Seawane’s financial difficulties are not unique among country clubs across the United States and on Long Island in recent years. In Suffolk County, Island Hills Golf Course, in Sayville, closed in 2015, and the land is being considered for an upscale apartment complex. Tallgrass, in Shoreham, became a solar farm, and the Links, in Shirley, is now a residential development. In the Five Towns, the Woodmere Club was sold in 2017, and the new owners are planning to build at least 285 homes on the 118-acre property.

Spencer McGowan, president of the Dallas-based McGowan Group, an investment firm, has observed the country club industry as a professional and as a club member. He noted that there are elite clubs with members on the social register that are not financially stressed. There are prestige clubs where memberships cost tens of thousands of dollars, and which more often than not have the best competitive golfers, McGowan said.

Private lower-end clubs, meanwhile, he said, “are defaulting on debt as the number of active golfers is down about 30 percent,” a figure he attributes to the decline of Tiger Woods’s golf career, beginning in late 2009. Public-private courses will not survive the current environment, McGowan added.

“ClubCorp, in Dallas, operates and owns the most prestige membership clubs in the nation, and they were forced into a private-equity buyout after the stock initial public offering failed miserably,” he said. “Course redevelopment into higher-end homes appears to be the only option for the non-elite and non-prestige courses.”

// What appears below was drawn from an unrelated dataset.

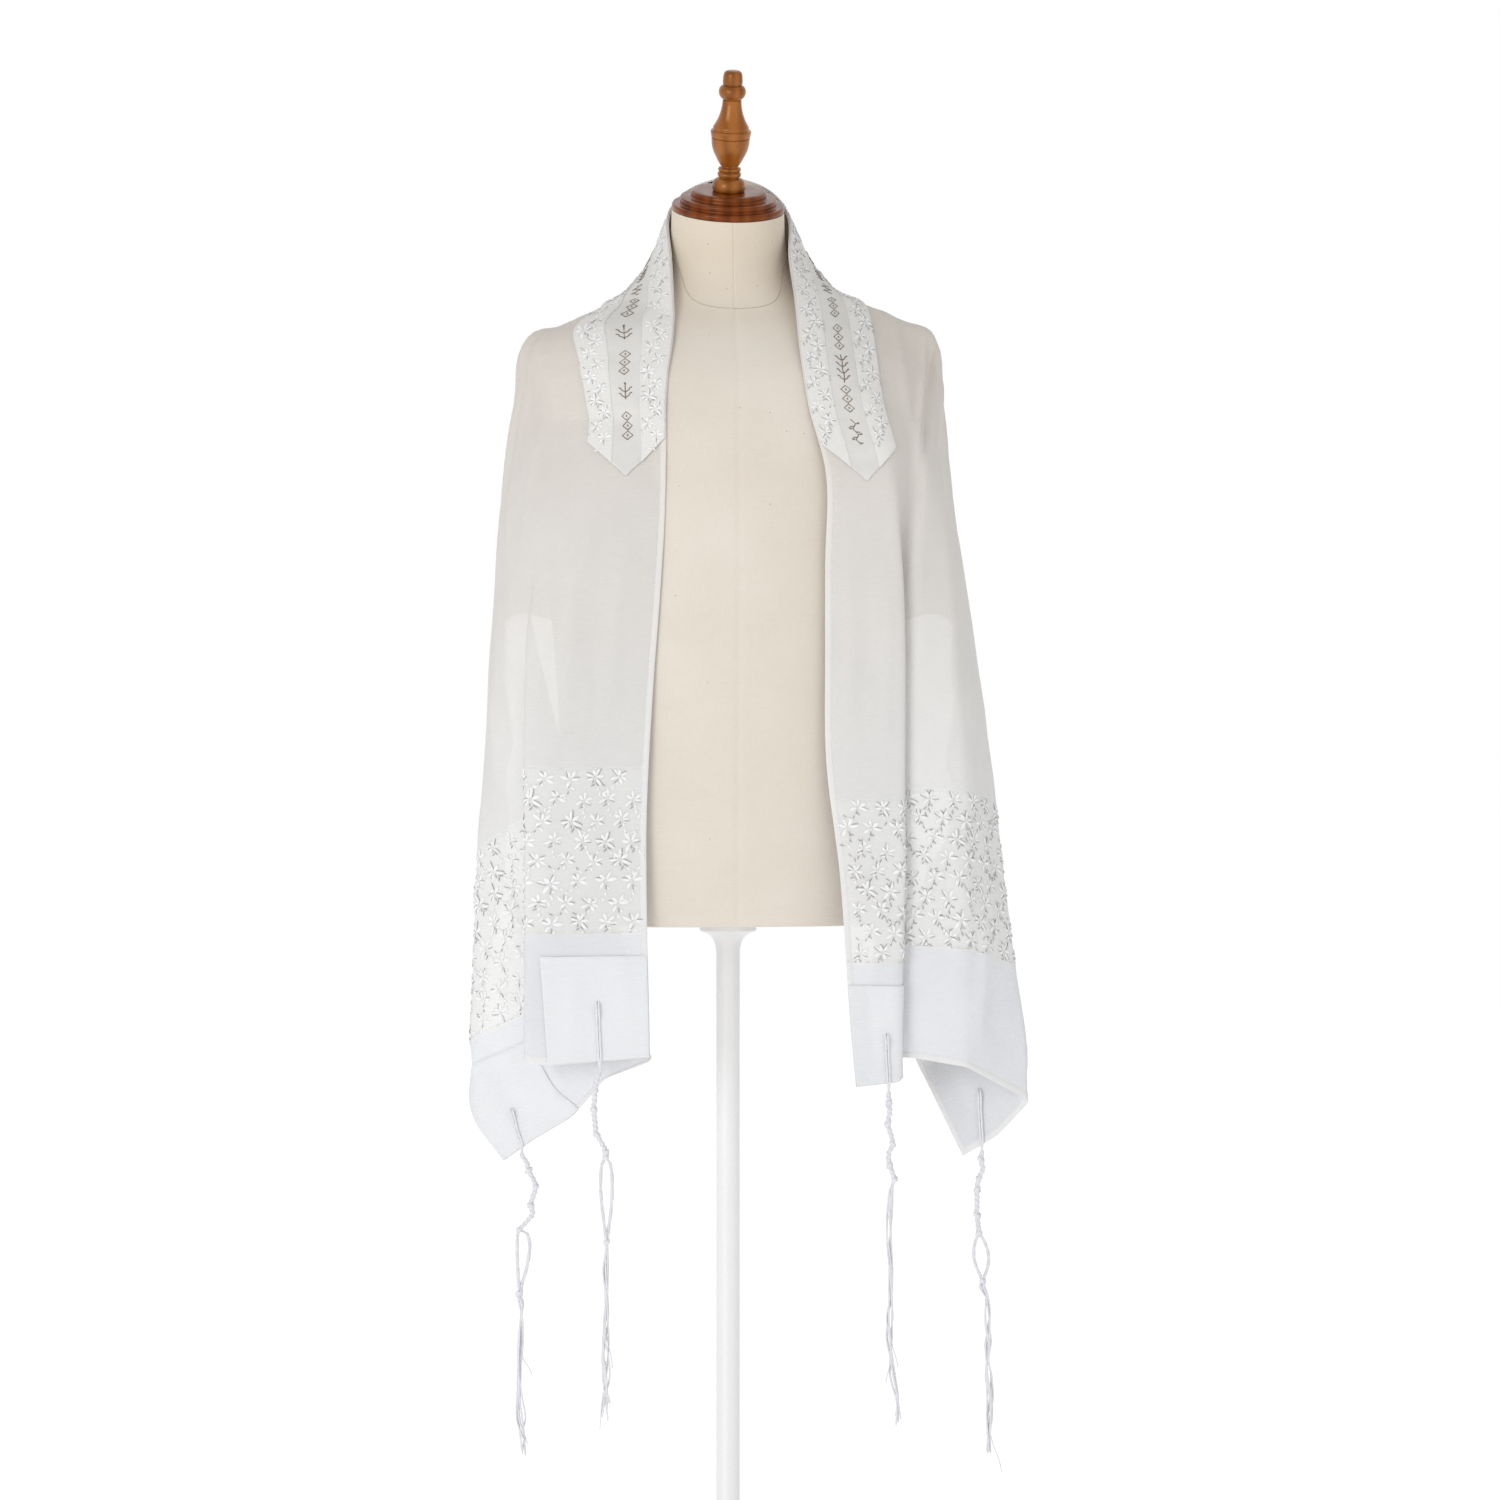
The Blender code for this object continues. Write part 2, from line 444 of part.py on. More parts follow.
# ---------------------------------------------------------------- corner tassels
# start on the sheet (distance up from the hem, from the inner edge), place on the hem, face of the sheet,
# then the hanging cord from the hem down: x step, z, radius; loop: z top, z bottom, half width;
# bunch: (x, z) of its middle line, and strand lengths follow from the ends
TASSELS = {
    "left_inner": dict(side=-1, hole=(57, 50), hem=50, face=1,
                       cord=[(-2, 628, 1.7), (-4.5, 618, 1.8), (-5, 612, 3.3), (-5.5, 603, 1.8), (-6, 594, 3.3), (-5, 582, 1.9),
                             (-3, 568, 3.3), (2, 560, 1.9), (6, 551, 3.3), (6, 545, 2.6)],
                       loop=(541, 462, 6.0, 5), knot=(455, 2.4), bunch=[(7, 420), (6, 380), (7, 345), (6, 312)], tail=24),
    "left_outer": dict(side=-1, hole=(50, 410), hem=428, face=1,
                       cord=[(1, 548, 1.7), (3, 541, 3.2), (5, 532, 1.9), (7, 524, 3.3), (13, 512, 2.0), (14, 507, 3.3), (11, 496, 2.0),
                             (9, 488, 3.3), (11, 480, 3.2), (4, 470, 2.0), (-3, 463, 3.0)],
                       loop=(459, 412, 7.5, 4), knot=(406, 2.4), bunch=[(-3, 365), (-1, 330), (-2, 290), (-1, 255)], tail=30),
    "right_inner": dict(side=1, hole=(53, 38), hem=38, face=1,
                        cord=[(0, 606, 1.7), (0, 598, 3.2), (1, 588, 1.9), (-1, 577, 3.3), (2, 566, 1.9), (4, 556, 3.3), (0, 545, 1.9),
                              (1, 534, 3.3), (4, 526, 2.0), (6, 519, 3.2), (4, 514, 2.6)],
                        loop=None, knot=None, bunch=[(1, 480), (0, 448), (2, 396), (1, 356), (3, 325), (9, 290)], tail=20),
    "right_outer": dict(side=1, hole=(50, 401), hem=427, face=-1,
                        cord=[(0, 541, 1.7), (-1, 532, 3.2), (1, 522, 1.9), (-3, 513, 3.2), (-5, 501, 3.3), (-5, 490, 1.9),
                              (-5, 474, 3.3), (-4, 466, 2.0), (-3, 455, 3.2)],
                        loop=(451, 408, 7.0, 4), knot=(402, 3.4), bunch=[(6, 372), (8, 340), (7, 305), (9, 265)], tail=30),
}
SIDES = 8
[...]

Hewlett Harbor Mayor Mark Weiss said that the Seawane club is a vital part of the village, and the village board is keeping a watchful eye on the short- and long-term developments. “The Seawane Country Club is not only geographically central to the Village of Hewlett Harbor, but it is also central to the look and feel of our most beautiful community,” Weiss said. “Based on ongoing conversations with the club’s leadership, I am confident that the interests of the club and the interests of our residents are aligned, in that the club’s leadership wishes to keep the club open as a premier, full-service country club.”